<<<<
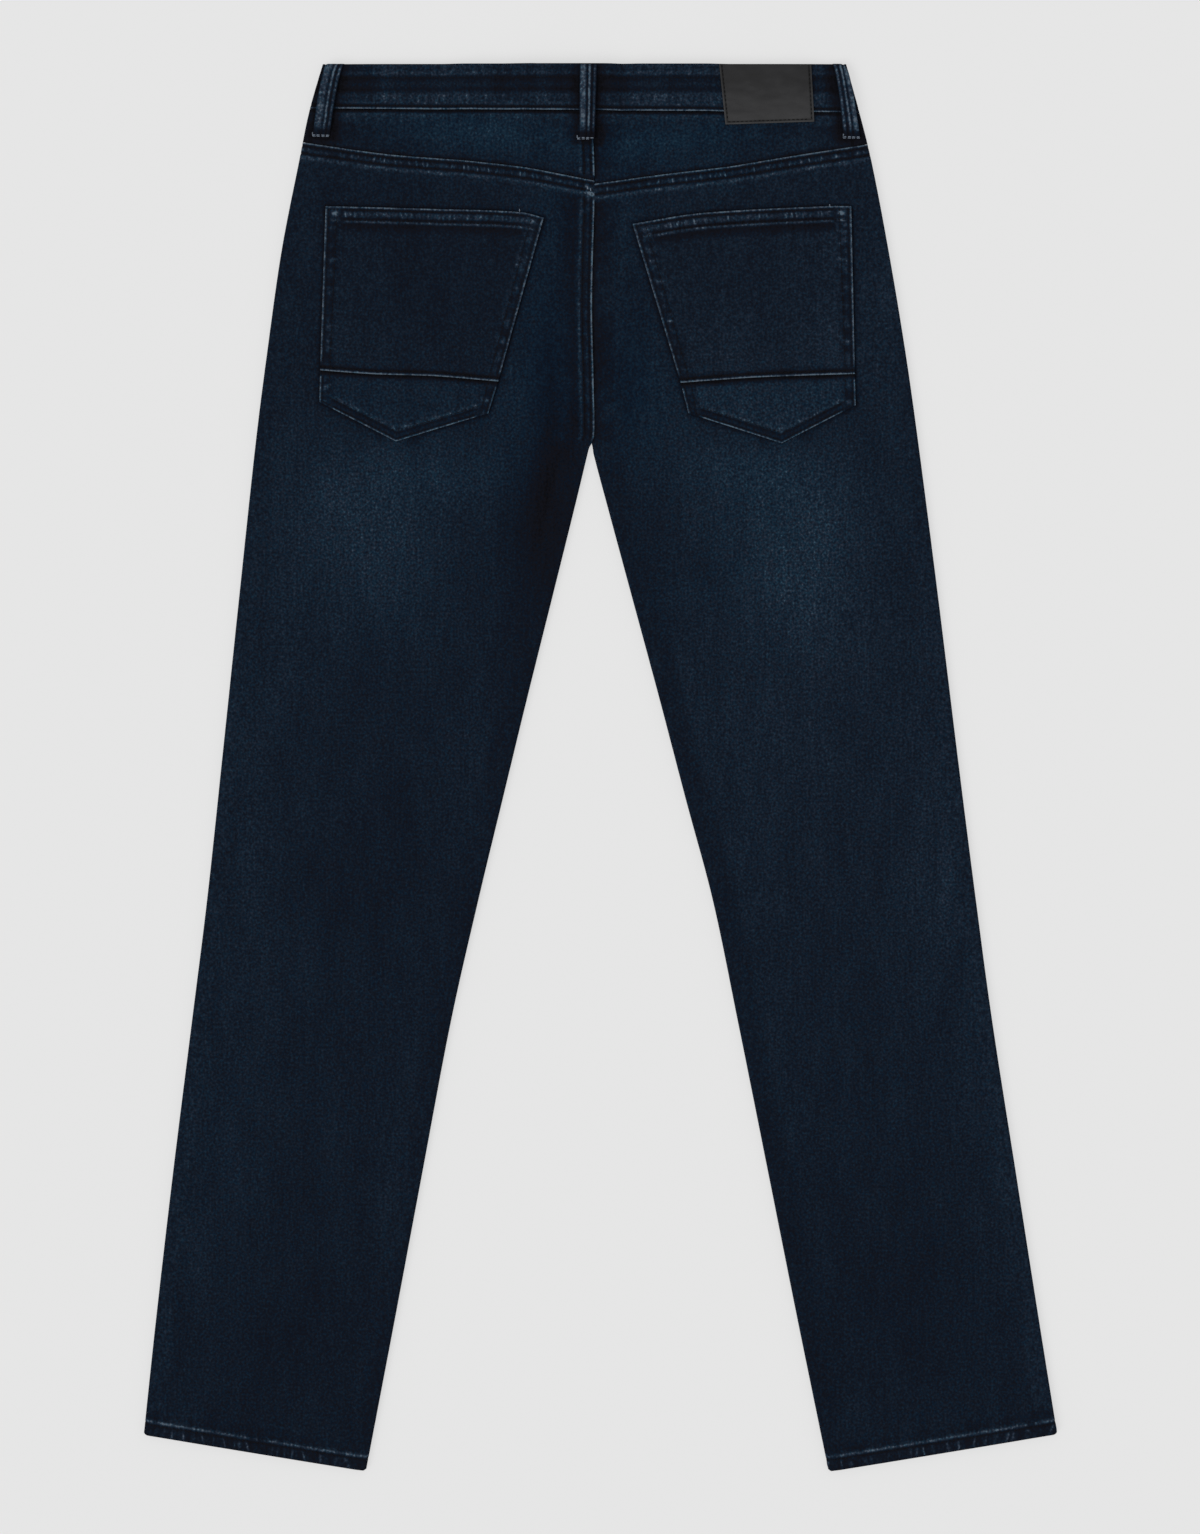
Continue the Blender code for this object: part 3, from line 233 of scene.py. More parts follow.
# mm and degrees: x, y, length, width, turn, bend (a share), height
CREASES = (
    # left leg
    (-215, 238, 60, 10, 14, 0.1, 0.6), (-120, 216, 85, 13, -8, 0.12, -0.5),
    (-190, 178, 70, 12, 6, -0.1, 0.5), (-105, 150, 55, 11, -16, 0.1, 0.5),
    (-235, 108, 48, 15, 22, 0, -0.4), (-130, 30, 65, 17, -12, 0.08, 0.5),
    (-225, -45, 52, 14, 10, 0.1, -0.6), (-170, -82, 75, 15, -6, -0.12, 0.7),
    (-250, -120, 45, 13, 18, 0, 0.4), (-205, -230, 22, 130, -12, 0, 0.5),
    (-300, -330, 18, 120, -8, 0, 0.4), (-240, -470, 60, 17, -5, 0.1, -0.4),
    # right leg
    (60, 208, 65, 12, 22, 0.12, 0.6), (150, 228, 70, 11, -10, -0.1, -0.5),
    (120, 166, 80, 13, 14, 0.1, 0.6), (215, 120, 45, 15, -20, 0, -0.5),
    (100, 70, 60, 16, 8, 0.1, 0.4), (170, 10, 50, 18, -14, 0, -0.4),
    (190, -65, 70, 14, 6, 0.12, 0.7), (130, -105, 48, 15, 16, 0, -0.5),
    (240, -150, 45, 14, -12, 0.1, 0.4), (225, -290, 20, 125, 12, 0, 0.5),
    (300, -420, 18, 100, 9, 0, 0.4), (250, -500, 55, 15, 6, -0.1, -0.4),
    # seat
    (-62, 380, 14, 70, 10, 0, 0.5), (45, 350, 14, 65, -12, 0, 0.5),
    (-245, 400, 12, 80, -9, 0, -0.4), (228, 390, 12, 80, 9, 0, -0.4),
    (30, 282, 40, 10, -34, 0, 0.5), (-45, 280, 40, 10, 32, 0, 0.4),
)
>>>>
WRITTEN TASK:
Return the listing above in its exact form.

WORKED SOLUTION:
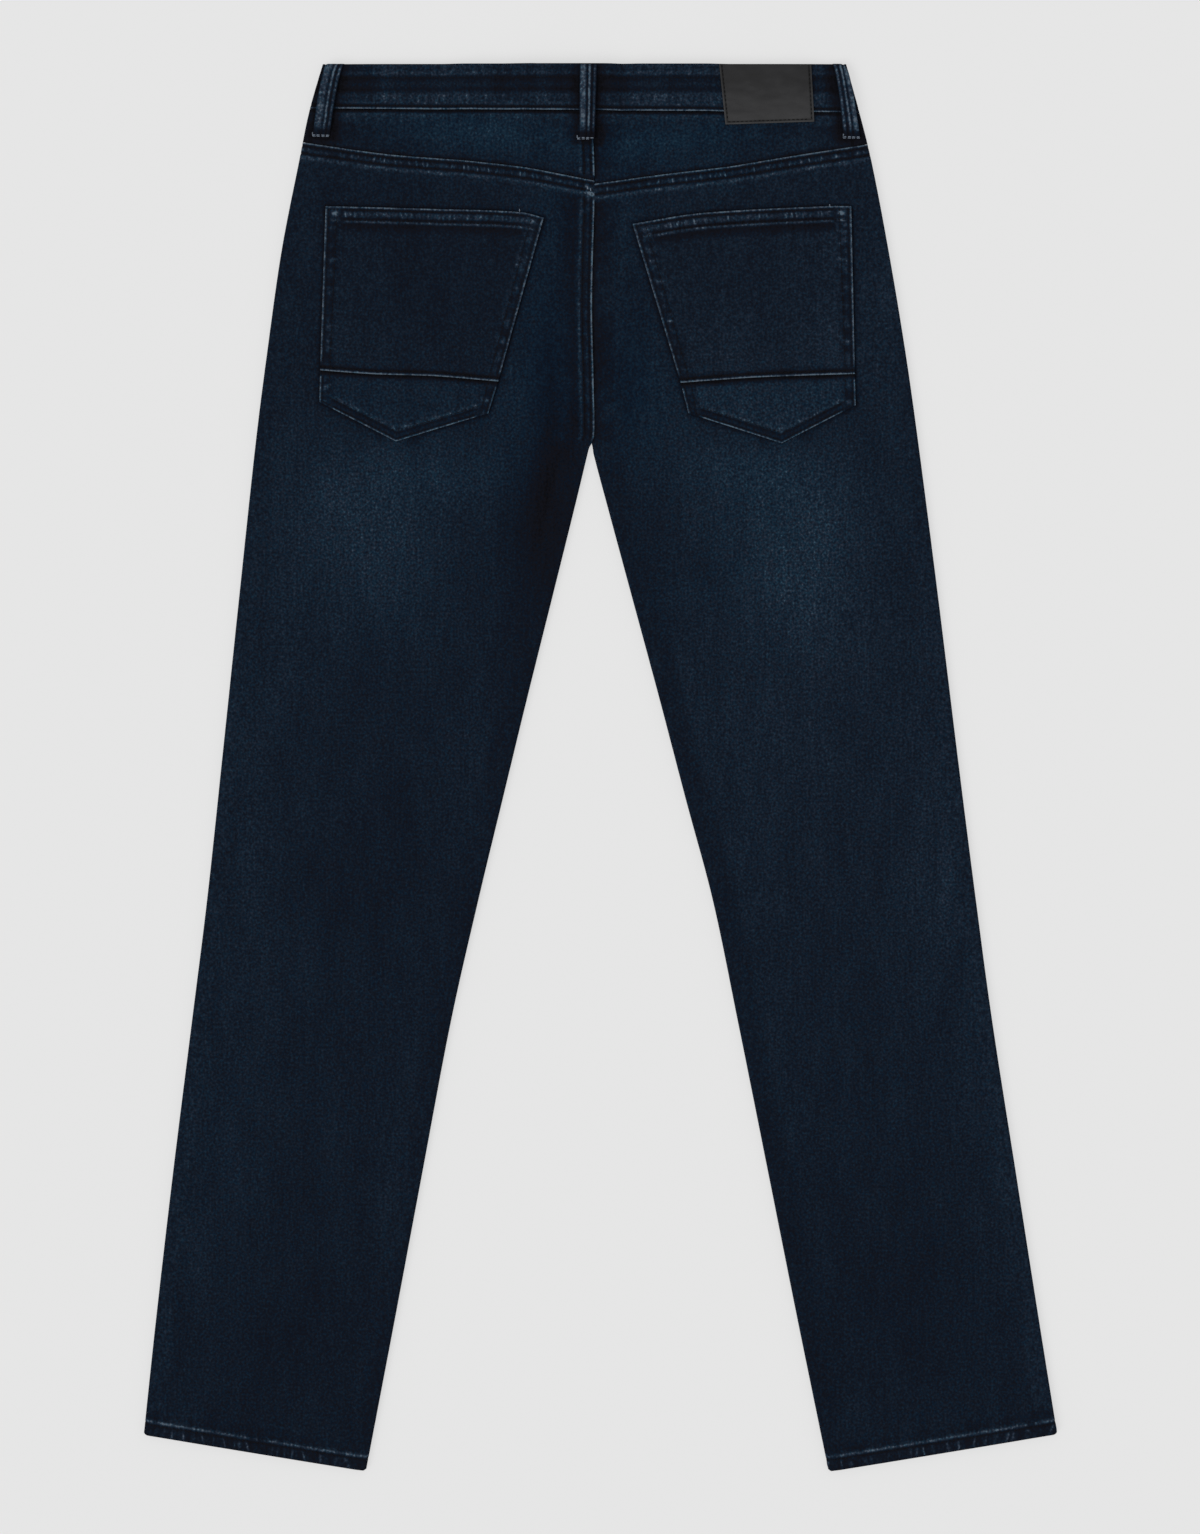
Continue the Blender code for this object: part 3, from line 233 of scene.py. More parts follow.
# mm and degrees: x, y, length, width, turn, bend (a share), height
CREASES = (
    # left leg
    (-215, 238, 60, 10, 14, 0.1, 0.6), (-120, 216, 85, 13, -8, 0.12, -0.5),
    (-190, 178, 70, 12, 6, -0.1, 0.5), (-105, 150, 55, 11, -16, 0.1, 0.5),
    (-235, 108, 48, 15, 22, 0, -0.4), (-130, 30, 65, 17, -12, 0.08, 0.5),
    (-225, -45, 52, 14, 10, 0.1, -0.6), (-170, -82, 75, 15, -6, -0.12, 0.7),
    (-250, -120, 45, 13, 18, 0, 0.4), (-205, -230, 22, 130, -12, 0, 0.5),
    (-300, -330, 18, 120, -8, 0, 0.4), (-240, -470, 60, 17, -5, 0.1, -0.4),
    # right leg
    (60, 208, 65, 12, 22, 0.12, 0.6), (150, 228, 70, 11, -10, -0.1, -0.5),
    (120, 166, 80, 13, 14, 0.1, 0.6), (215, 120, 45, 15, -20, 0, -0.5),
    (100, 70, 60, 16, 8, 0.1, 0.4), (170, 10, 50, 18, -14, 0, -0.4),
    (190, -65, 70, 14, 6, 0.12, 0.7), (130, -105, 48, 15, 16, 0, -0.5),
    (240, -150, 45, 14, -12, 0.1, 0.4), (225, -290, 20, 125, 12, 0, 0.5),
    (300, -420, 18, 100, 9, 0, 0.4), (250, -500, 55, 15, 6, -0.1, -0.4),
    # seat
    (-62, 380, 14, 70, 10, 0, 0.5), (45, 350, 14, 65, -12, 0, 0.5),
    (-245, 400, 12, 80, -9, 0, -0.4), (228, 390, 12, 80, 9, 0, -0.4),
    (30, 282, 40, 10, -34, 0, 0.5), (-45, 280, 40, 10, 32, 0, 0.4),
)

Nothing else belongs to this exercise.